15. One or more computer-readable non-transitory storage media embodying instructions that, when executed by a processor, cause the processor to perform operations comprising:

receiving, by an identity agent installed on a device, a credential associated with a user of the device;

storing, by the identity agent, the credential on the device;

capturing, by the identity agent, information associated with a security posture of the device;

generating, by the identity agent, an association of the security posture and the credential;

receiving, by the identity agent, a request for the association of the security posture and the credential from a first browser; and

communicating, by the identity agent, the association of the security posture and the credential to the first browser.

16. The one or more computer-readable non-transitory storage media of claim 15, wherein:

the credential indicates that the user is successfully logged into an operating system of the device; and

the credential is one of the following: a single sign-on token; a passwordless credential; or a single sign-on credential.

17. The one or more computer-readable non-transitory storage media of claim 15, wherein the security posture is associated with one or more of the following:

a patch level of one or more operating systems associated with the device;

a patch level of one or more applications installed on the device;

a presence of one or more security applications associated with the device; and

a presence of one or more security controls associated with the device.

18. The one or more computer-readable non-transitory storage media of claim 15, wherein the identity agent receives the credential from a login client installed on the device.
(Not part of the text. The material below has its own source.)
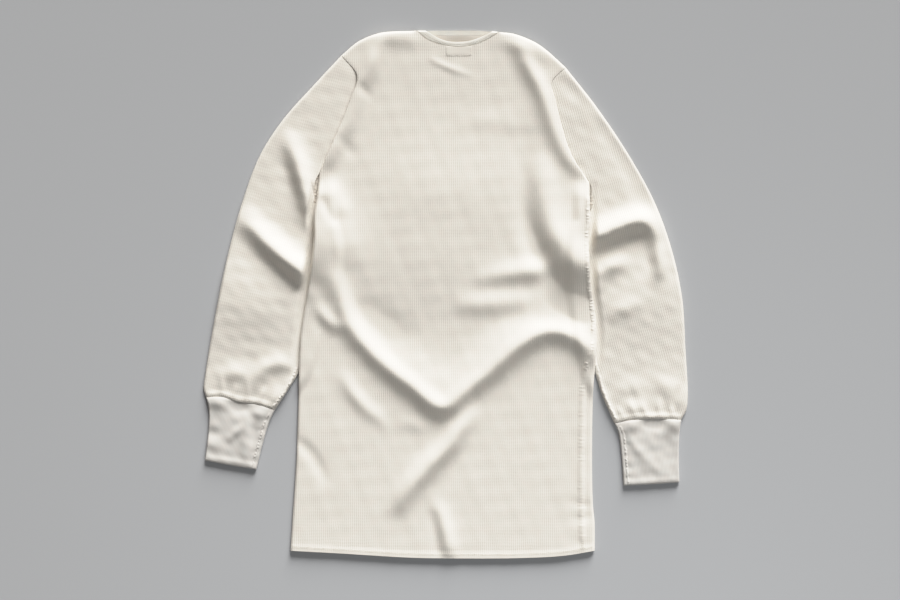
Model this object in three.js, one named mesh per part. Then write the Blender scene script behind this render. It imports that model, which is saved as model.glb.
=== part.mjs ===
import * as THREE from 'three';

// A waffle knit thermal base layer top. It lies flat on its front with its back up, and its sleeves are drawn
// down beside the body, their inner edges tucked beneath the body's sides. Millimetres: X runs across the
// body, Y from the hem to the neck, Z up from the surface that it lies on.

const WALL = 1.6; // one layer of knit
const SEAM = 0.3; // clear space between neighbouring pieces
const PRESSED = 2 * WALL + SEAM; // two layers lying on each other
const CLEAR = 0.6; // space between a tucked sleeve and the body over it
const BODY_AIR = 2.2; // slack between back and front
const SLEEVE_AIR = 1.8;
const CUFF_AIR = 0.6;
const BODY_EDGE = 5; // how far from its edge the body rounds over
const SLEEVE_EDGE = 4.5;
const CUFF_EDGE = 2.4;
const BAND_EDGE = 4;
const HEM_WIDTH = 8;
const HEM_RISE = 0.7; // the turned-up hem is thicker by this much
const HEM_STEP = 3;
const CENTRE = { x: 0.55, y: -0.05 }; // moves the whole garment so that its box is centred on the origin

// Outlines from above. Columns: x, y. Each runs down the garment or from its left to its right.
const OUTLINE = {
  leftSide: [[-191, 180], [-194, 147], [-199, 118], [-199, 81], [-207, 14], [-219, -69], [-222, -159],
    [-225, -249], [-231, -339], [-234, -385.5]],
  rightSide: [[216, 166.5], [216, 133], [217, 111], [214.5, 81], [217, 21], [225, -39], [226.5, -76],
    [221, -150], [220.5, -309], [223.5, -346], [223.5, -385.5]],
  leftArmhole: [[-157.5, 358.5], [-133.5, 327], [-144, 291], [-162, 246], [-191, 180]],
  rightArmhole: [[180, 340.5], [159, 318], [165, 291], [174, 253.5], [189, 208.5], [216, 166.5]],
  leftShoulder: [[-157.5, 358.5], [-132, 379.5], [-103.5, 391.5], [-84, 394.5], [-43.5, 395.5]],
  rightShoulder: [[79, 393.5], [100.5, 391.5], [132, 379.5], [150, 367.5], [180, 340.5]],
  hem: [[-234, -385.5], [-160, -389.5], [-50, -396], [20, -397], [110, -396.5], [177, -393], [223.5, -385.5]],
  backNeckSeam: [[-43.5, 395.5], [-30, 383.4], [-17.4, 377.7], [-2.4, 373.6], [18, 371.4], [37.5, 373.2],
    [55, 378.9], [68.7, 386.2], [79, 393.5]],
  backNeckEdge: [[-31.5, 395.3], [-23, 390.9], [-11.6, 384], [4.5, 378.9], [18, 378.2], [34.5, 379.5],
    [50.4, 384.6], [66.5, 392.1], [70, 394.5]],
  frontNeckSeam: [[-43.5, 395.5], [-20, 390], [18, 388.6], [56, 389.6], [79, 393.5]],
  frontNeckEdge: [[-31.5, 395.3], [-10, 396], [18, 396.3], [45, 396.1], [70, 394.5]],
};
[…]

19. The one or more computer-readable non-transitory storage media of claim 15, wherein the identity agent receives the credential from a second browser installed on the device.

20. The one or more computer-readable non-transitory storage media of claim 15, wherein the identity agent captures the information associated with the security posture of the device after receiving the request for the association of the security posture and the credential from the first browser.